EXERCISE INSTRUCTIONS -
Locate the line that contains "leg_casting.part.move(Location((0, ear_reach /" and the line that contains "bpy.context.view_layer.update()". Copy both of them exactly, together with every line between them, and no others.

Start of STORED DATA

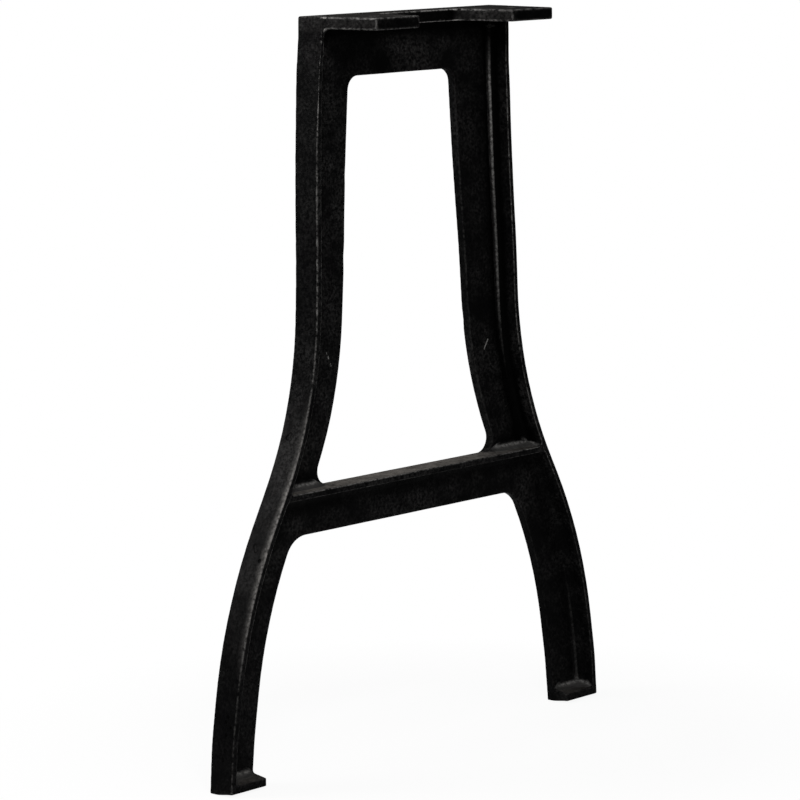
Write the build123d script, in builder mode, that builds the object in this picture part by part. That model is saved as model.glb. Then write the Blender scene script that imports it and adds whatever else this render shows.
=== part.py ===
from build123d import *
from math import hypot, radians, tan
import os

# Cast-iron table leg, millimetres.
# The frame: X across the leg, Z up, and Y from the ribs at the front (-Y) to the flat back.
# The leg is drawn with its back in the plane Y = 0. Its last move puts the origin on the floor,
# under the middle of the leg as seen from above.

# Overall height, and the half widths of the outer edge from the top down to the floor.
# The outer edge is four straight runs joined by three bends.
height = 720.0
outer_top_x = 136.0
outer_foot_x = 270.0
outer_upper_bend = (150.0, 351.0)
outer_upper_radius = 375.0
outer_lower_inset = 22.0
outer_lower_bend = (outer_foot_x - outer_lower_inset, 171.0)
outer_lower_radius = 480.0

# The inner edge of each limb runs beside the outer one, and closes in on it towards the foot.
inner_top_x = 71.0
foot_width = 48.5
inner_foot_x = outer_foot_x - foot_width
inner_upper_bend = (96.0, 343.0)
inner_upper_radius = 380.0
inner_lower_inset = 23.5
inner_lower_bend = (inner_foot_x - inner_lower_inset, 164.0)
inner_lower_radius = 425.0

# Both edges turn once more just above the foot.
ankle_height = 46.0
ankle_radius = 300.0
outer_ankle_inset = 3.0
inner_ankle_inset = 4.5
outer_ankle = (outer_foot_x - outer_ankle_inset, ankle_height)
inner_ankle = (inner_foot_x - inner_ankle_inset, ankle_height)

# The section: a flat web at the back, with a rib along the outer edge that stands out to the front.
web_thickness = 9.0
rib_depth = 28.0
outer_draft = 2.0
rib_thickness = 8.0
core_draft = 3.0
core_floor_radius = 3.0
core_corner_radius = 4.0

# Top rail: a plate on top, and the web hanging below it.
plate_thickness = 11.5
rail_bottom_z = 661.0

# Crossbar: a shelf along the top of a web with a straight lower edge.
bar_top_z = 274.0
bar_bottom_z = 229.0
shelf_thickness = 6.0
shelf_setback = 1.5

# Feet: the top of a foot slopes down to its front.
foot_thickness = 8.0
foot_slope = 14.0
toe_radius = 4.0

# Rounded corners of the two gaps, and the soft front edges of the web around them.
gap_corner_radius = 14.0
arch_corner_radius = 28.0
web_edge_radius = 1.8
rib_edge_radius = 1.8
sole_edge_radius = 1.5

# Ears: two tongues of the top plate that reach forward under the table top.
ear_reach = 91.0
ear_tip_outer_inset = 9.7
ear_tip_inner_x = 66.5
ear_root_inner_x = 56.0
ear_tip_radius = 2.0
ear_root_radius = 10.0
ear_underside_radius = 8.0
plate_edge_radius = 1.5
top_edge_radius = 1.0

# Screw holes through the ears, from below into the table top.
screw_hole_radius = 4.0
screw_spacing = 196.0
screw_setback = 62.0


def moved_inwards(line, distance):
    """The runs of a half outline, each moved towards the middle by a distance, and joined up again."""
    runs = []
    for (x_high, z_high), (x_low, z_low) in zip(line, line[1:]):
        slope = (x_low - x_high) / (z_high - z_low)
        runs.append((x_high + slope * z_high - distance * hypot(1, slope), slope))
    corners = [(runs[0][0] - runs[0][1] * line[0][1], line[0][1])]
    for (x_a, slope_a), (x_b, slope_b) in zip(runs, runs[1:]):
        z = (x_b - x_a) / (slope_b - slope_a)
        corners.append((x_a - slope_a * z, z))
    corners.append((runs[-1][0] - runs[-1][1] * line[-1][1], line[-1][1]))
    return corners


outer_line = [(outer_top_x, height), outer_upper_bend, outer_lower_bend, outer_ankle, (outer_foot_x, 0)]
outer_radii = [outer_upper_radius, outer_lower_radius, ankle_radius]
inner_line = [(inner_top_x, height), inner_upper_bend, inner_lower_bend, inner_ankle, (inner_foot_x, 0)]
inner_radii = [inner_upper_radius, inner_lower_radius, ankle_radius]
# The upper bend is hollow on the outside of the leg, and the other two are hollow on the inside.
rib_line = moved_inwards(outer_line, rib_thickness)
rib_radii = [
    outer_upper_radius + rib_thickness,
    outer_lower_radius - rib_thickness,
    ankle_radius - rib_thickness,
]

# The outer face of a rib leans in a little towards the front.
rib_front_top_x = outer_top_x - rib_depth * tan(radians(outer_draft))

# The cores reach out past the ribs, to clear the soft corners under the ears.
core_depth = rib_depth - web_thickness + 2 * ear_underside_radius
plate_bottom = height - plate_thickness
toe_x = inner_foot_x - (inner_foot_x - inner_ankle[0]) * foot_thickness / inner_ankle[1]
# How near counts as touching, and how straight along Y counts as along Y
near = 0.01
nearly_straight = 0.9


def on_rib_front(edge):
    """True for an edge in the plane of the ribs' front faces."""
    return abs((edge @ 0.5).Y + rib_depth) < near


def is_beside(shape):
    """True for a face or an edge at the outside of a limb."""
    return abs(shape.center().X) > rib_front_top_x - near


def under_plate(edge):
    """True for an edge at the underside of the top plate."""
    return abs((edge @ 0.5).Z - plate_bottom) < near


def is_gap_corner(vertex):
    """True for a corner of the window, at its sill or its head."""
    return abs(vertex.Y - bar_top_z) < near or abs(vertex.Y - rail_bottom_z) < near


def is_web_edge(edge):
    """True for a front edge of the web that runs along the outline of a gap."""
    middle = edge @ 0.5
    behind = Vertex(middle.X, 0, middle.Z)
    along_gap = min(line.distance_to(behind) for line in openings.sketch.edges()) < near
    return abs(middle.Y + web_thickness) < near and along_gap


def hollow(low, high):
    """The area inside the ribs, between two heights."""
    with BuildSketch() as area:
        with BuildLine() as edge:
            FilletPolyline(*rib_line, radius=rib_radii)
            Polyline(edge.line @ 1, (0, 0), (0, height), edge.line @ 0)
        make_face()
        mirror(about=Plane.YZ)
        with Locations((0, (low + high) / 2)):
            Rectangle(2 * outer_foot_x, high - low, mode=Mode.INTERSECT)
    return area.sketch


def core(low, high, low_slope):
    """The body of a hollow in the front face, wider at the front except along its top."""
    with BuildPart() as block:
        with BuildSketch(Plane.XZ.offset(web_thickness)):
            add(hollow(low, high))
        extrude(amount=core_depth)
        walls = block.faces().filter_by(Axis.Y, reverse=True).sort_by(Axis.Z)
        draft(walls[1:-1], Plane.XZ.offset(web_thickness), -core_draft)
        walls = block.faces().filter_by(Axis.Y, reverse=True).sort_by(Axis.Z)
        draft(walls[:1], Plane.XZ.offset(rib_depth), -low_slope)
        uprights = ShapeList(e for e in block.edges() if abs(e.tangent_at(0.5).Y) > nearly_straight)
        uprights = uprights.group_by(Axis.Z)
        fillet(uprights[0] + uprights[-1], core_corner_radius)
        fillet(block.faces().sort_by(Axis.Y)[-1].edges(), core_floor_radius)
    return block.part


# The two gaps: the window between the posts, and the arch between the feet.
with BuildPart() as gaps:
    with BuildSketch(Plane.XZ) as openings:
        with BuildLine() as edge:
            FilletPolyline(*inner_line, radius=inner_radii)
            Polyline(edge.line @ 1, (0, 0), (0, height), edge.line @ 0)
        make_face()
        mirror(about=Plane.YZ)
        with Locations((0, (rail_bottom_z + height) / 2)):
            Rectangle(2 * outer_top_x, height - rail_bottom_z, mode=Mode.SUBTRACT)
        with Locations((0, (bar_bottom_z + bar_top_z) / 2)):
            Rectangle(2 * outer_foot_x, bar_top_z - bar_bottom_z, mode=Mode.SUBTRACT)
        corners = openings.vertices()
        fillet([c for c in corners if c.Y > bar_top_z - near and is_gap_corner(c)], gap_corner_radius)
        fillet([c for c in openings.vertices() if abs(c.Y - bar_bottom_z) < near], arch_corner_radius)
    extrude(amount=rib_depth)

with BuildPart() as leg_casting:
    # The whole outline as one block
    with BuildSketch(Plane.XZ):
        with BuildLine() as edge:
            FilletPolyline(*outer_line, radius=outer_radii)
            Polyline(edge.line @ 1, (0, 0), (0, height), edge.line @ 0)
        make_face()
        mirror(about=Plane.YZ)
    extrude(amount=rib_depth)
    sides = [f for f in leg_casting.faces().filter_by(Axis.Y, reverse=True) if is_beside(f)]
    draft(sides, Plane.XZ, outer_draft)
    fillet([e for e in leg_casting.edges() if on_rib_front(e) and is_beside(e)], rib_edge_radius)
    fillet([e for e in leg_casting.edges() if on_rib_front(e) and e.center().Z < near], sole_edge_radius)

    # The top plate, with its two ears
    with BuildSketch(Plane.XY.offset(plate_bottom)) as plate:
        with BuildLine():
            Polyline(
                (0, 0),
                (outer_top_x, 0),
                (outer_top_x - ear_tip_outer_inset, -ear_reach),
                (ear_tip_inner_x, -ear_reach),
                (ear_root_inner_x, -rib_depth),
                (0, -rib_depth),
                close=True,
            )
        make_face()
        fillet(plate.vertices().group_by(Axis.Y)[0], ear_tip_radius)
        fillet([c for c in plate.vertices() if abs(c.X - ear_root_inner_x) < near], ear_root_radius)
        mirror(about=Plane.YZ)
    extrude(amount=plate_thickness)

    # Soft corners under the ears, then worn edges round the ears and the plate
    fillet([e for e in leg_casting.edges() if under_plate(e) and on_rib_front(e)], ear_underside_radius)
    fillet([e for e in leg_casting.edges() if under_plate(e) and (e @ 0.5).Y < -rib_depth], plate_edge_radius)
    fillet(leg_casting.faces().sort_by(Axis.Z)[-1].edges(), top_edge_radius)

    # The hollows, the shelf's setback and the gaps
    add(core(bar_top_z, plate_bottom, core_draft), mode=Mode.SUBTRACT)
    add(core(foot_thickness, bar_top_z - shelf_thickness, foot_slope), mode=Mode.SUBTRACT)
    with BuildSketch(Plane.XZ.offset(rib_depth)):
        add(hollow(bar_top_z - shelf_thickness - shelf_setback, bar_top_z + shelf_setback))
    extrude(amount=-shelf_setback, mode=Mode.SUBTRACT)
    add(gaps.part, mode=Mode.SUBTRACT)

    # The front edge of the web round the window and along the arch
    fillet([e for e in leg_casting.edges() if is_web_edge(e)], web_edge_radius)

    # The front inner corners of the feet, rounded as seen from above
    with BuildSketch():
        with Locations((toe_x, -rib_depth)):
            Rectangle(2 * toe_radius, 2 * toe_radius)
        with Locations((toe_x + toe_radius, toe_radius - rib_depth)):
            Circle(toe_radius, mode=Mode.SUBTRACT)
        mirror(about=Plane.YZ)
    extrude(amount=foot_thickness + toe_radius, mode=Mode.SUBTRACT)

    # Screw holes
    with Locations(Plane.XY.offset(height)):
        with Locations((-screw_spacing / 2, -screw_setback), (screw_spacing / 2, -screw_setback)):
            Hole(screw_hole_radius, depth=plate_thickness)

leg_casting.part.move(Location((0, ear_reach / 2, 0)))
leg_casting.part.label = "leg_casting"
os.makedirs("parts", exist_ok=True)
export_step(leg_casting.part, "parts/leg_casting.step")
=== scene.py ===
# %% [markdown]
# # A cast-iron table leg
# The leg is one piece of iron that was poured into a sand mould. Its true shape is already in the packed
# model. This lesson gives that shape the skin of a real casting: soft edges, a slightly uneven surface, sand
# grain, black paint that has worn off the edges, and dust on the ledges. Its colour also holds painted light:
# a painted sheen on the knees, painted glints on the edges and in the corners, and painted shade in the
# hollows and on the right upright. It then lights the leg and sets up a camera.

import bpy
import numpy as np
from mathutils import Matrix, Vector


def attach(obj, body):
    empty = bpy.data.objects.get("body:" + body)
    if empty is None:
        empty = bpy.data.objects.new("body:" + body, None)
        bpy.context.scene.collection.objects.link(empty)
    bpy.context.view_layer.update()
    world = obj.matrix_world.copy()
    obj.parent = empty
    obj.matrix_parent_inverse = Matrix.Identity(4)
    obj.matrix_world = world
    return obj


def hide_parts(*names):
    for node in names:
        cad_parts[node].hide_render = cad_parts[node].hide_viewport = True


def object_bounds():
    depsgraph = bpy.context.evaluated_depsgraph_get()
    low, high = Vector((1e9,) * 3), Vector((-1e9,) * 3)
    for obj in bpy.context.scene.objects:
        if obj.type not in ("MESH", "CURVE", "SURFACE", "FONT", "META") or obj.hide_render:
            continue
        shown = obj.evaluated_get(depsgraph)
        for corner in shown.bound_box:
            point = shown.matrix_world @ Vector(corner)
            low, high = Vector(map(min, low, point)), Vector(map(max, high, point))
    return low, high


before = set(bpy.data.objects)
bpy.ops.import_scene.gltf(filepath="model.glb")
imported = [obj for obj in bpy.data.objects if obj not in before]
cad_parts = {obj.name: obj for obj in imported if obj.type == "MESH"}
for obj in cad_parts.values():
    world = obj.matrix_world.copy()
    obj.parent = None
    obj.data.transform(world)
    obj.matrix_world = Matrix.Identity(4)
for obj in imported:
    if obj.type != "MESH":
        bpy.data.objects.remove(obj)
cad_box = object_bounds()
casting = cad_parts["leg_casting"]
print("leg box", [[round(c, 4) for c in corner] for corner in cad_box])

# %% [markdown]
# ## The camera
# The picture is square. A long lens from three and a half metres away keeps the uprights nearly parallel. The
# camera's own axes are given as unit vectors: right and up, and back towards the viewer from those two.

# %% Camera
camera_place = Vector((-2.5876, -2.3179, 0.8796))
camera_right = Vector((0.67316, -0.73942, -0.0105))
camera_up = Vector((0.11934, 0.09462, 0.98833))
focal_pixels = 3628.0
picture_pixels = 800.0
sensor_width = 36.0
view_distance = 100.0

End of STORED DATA

CORRECT OUTPUT -
leg_casting.part.move(Location((0, ear_reach / 2, 0)))
leg_casting.part.label = "leg_casting"
os.makedirs("parts", exist_ok=True)
export_step(leg_casting.part, "parts/leg_casting.step")
=== scene.py ===
# %% [markdown]
# # A cast-iron table leg
# The leg is one piece of iron that was poured into a sand mould. Its true shape is already in the packed
# model. This lesson gives that shape the skin of a real casting: soft edges, a slightly uneven surface, sand
# grain, black paint that has worn off the edges, and dust on the ledges. Its colour also holds painted light:
# a painted sheen on the knees, painted glints on the edges and in the corners, and painted shade in the
# hollows and on the right upright. It then lights the leg and sets up a camera.

import bpy
import numpy as np
from mathutils import Matrix, Vector


def attach(obj, body):
    empty = bpy.data.objects.get("body:" + body)
    if empty is None:
        empty = bpy.data.objects.new("body:" + body, None)
        bpy.context.scene.collection.objects.link(empty)
    bpy.context.view_layer.update()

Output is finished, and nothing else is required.